• **Task prompt**:
Find each line containing the string "this". Copy it.

• **Information supplied**:
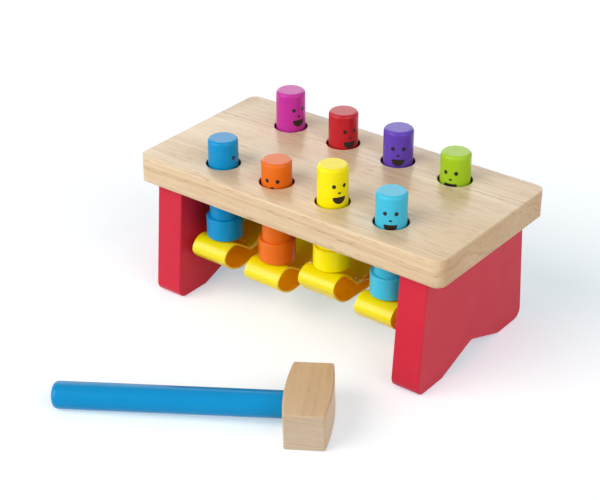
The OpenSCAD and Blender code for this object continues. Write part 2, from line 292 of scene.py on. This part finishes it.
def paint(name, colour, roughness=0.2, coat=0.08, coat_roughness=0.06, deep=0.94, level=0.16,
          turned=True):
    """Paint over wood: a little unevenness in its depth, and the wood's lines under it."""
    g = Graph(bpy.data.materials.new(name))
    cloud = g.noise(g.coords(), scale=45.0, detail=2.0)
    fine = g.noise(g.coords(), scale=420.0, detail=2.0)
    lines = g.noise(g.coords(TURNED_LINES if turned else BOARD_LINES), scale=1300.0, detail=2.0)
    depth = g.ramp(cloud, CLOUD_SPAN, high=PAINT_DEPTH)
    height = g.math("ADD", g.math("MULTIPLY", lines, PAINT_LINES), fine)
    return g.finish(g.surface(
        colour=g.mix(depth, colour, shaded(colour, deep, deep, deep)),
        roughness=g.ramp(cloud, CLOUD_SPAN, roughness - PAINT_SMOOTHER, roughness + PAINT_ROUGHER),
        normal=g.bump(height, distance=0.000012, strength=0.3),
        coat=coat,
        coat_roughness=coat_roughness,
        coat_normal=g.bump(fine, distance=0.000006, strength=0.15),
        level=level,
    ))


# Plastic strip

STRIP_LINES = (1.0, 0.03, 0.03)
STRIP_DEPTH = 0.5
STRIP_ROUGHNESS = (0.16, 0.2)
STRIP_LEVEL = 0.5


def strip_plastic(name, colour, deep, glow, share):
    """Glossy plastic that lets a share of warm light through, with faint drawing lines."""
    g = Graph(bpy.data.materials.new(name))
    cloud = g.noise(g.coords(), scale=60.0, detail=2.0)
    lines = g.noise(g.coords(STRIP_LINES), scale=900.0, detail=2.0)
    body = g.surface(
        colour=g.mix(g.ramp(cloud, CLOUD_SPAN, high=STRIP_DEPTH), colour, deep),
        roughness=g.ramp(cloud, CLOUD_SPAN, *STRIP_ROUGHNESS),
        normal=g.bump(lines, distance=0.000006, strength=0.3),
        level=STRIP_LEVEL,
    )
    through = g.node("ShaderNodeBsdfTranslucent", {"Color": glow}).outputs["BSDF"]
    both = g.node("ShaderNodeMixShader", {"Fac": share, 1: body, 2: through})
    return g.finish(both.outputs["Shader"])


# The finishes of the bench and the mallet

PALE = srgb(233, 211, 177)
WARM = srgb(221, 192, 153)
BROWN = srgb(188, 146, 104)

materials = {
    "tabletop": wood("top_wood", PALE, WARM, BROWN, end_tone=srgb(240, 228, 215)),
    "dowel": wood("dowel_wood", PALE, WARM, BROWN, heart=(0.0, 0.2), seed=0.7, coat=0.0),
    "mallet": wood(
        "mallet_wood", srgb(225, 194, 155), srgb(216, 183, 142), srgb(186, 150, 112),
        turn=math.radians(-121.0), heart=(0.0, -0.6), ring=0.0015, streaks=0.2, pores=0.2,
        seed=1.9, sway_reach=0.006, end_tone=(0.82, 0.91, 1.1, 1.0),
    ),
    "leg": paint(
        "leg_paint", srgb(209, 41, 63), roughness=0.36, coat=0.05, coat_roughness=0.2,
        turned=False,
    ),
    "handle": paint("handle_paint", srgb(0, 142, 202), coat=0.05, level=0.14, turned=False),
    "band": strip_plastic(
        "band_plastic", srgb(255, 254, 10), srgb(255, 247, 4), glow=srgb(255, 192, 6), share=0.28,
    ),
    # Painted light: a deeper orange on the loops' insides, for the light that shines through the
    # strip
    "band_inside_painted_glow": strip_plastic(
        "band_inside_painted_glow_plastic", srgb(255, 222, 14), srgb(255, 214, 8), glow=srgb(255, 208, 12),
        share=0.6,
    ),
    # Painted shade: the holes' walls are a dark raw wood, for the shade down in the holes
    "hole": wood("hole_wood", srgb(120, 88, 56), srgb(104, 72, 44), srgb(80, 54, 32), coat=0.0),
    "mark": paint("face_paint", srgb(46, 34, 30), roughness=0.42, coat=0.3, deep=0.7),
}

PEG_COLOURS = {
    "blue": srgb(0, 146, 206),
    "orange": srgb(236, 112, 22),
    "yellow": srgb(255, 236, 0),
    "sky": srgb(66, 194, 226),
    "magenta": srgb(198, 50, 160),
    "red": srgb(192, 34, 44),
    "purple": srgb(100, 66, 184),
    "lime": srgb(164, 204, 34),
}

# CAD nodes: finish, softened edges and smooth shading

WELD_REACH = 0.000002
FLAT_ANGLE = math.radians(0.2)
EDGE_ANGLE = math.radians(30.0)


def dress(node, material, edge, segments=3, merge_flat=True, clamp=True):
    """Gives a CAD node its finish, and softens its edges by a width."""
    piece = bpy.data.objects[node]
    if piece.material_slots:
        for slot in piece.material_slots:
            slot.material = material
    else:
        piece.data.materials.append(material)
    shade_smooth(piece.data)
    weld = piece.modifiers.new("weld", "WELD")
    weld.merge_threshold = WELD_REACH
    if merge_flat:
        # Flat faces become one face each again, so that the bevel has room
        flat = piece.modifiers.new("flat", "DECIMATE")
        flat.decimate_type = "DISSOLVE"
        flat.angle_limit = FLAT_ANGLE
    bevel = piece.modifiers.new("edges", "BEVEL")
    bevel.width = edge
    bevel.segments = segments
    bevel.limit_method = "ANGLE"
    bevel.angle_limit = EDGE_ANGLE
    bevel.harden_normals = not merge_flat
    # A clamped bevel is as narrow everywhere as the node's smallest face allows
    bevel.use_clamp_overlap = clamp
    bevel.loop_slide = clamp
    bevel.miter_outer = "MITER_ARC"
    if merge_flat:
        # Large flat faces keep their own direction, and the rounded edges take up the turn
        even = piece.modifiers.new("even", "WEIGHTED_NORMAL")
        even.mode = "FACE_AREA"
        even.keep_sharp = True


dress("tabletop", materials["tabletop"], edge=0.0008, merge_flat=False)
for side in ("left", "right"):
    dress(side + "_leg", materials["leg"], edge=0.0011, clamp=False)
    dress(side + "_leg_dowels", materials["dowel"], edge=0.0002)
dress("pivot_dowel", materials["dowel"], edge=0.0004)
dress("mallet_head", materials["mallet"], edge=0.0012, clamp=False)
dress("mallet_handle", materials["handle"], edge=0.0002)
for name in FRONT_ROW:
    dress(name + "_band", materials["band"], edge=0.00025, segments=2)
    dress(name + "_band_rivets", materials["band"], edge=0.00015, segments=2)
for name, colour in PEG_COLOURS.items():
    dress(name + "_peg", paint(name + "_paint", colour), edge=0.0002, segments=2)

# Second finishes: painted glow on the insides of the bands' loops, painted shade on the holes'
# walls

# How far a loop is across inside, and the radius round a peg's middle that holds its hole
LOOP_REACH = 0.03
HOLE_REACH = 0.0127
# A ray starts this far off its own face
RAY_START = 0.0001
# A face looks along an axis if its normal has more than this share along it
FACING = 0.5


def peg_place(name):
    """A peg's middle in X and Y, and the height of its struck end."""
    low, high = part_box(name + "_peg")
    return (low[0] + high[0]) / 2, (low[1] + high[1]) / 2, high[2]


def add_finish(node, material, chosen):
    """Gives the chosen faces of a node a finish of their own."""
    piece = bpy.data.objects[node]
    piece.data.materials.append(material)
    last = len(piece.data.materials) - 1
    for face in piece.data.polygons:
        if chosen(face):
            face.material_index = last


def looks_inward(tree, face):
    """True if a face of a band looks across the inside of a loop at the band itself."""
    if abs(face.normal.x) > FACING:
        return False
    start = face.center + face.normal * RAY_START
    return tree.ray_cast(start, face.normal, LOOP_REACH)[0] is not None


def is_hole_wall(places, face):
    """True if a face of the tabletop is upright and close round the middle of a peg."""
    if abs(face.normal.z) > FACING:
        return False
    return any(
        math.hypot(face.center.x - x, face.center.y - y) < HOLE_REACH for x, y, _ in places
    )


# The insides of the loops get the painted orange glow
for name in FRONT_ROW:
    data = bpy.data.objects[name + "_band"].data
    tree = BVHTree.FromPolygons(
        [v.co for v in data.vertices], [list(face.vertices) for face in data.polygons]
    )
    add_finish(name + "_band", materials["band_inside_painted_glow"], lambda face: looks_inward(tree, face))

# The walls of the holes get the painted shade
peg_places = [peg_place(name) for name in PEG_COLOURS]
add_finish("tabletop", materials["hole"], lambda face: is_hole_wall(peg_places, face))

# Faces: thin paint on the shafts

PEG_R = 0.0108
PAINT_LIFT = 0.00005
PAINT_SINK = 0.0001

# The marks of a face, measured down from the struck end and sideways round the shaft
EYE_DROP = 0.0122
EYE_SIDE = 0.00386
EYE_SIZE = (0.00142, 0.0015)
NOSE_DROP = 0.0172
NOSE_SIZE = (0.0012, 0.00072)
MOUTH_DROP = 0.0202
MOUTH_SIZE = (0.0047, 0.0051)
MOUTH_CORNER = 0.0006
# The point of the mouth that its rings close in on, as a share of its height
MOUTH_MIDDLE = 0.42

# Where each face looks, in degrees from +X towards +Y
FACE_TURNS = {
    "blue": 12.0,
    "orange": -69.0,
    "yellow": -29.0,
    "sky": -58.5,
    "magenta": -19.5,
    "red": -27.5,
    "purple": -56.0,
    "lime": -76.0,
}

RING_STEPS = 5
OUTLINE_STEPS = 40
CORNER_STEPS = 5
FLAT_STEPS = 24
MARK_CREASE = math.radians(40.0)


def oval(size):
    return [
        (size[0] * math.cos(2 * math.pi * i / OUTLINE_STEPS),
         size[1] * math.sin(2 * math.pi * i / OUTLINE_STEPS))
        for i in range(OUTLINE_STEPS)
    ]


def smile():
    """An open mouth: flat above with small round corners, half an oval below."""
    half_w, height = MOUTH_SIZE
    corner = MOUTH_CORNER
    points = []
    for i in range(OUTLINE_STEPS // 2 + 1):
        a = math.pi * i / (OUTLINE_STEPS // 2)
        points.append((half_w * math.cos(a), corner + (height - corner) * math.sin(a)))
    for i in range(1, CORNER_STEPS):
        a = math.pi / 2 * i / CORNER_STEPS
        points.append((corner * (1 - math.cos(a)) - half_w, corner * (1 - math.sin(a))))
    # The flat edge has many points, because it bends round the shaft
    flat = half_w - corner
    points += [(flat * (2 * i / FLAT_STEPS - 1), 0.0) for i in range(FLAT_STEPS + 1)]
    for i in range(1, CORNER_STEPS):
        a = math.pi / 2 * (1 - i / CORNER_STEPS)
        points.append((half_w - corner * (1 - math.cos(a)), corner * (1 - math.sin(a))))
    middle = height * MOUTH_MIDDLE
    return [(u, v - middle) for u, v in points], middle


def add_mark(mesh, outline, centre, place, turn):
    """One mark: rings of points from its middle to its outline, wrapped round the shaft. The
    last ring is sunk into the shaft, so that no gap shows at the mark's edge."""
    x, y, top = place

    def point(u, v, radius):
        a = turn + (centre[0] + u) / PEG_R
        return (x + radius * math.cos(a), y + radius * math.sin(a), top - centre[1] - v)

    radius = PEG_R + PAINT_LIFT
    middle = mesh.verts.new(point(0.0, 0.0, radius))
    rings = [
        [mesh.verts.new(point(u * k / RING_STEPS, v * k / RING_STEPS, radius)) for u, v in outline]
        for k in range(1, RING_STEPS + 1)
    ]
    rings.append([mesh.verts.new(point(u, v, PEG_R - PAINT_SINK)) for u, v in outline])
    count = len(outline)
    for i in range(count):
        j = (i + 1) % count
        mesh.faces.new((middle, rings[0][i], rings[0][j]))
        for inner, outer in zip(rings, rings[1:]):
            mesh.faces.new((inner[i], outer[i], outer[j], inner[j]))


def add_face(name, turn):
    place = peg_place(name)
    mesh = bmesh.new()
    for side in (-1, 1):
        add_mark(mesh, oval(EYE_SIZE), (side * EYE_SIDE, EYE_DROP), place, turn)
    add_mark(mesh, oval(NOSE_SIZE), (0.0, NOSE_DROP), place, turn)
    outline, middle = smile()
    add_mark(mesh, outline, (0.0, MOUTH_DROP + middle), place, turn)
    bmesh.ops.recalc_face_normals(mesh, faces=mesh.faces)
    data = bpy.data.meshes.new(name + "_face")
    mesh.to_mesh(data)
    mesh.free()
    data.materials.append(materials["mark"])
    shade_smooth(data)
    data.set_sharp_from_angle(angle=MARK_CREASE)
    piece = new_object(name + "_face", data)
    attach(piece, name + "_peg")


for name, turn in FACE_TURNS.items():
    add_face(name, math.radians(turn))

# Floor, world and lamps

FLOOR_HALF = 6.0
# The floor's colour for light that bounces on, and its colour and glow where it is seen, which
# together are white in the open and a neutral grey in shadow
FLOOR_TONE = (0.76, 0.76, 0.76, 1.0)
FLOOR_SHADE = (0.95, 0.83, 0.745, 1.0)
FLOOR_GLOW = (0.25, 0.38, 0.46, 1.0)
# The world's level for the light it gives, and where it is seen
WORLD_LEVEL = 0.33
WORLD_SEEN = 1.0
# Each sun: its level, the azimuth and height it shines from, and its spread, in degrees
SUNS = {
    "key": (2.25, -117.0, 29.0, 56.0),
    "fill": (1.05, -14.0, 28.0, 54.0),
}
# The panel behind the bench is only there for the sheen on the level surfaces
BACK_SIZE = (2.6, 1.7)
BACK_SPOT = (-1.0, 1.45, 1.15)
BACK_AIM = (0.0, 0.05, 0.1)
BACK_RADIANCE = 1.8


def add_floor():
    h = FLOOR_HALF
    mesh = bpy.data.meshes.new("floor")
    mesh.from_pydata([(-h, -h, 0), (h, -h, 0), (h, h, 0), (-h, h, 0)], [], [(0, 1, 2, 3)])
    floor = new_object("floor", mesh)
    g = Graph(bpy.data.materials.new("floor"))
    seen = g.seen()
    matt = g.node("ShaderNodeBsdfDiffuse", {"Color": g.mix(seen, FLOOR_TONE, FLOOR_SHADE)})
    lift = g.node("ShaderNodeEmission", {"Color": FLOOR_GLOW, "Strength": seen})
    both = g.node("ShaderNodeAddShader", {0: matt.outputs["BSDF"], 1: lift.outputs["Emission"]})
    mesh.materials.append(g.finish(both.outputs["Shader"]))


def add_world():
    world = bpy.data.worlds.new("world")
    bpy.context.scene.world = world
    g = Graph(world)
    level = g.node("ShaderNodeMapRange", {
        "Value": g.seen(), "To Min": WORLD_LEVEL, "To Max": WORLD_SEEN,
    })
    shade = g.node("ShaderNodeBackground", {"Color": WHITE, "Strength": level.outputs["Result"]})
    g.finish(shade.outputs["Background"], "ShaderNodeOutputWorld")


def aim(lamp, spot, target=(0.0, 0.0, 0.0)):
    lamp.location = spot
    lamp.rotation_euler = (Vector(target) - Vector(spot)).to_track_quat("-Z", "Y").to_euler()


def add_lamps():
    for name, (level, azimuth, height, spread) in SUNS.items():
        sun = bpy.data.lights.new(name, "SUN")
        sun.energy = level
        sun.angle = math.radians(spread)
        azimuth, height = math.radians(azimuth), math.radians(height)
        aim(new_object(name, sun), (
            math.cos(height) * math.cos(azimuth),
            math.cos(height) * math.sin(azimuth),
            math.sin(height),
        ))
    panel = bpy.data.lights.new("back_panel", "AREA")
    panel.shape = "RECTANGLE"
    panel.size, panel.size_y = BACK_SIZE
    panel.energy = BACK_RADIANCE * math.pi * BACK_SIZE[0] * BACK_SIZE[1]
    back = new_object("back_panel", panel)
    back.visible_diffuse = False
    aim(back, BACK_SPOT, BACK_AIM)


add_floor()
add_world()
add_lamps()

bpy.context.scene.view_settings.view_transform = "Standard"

• **Written solution**:
The OpenSCAD and Blender code for this object continues. Write part 2, from line 292 of scene.py on. This part finishes it.
# A ray starts this far off its own face
# A face looks along an axis if its normal has more than this share along it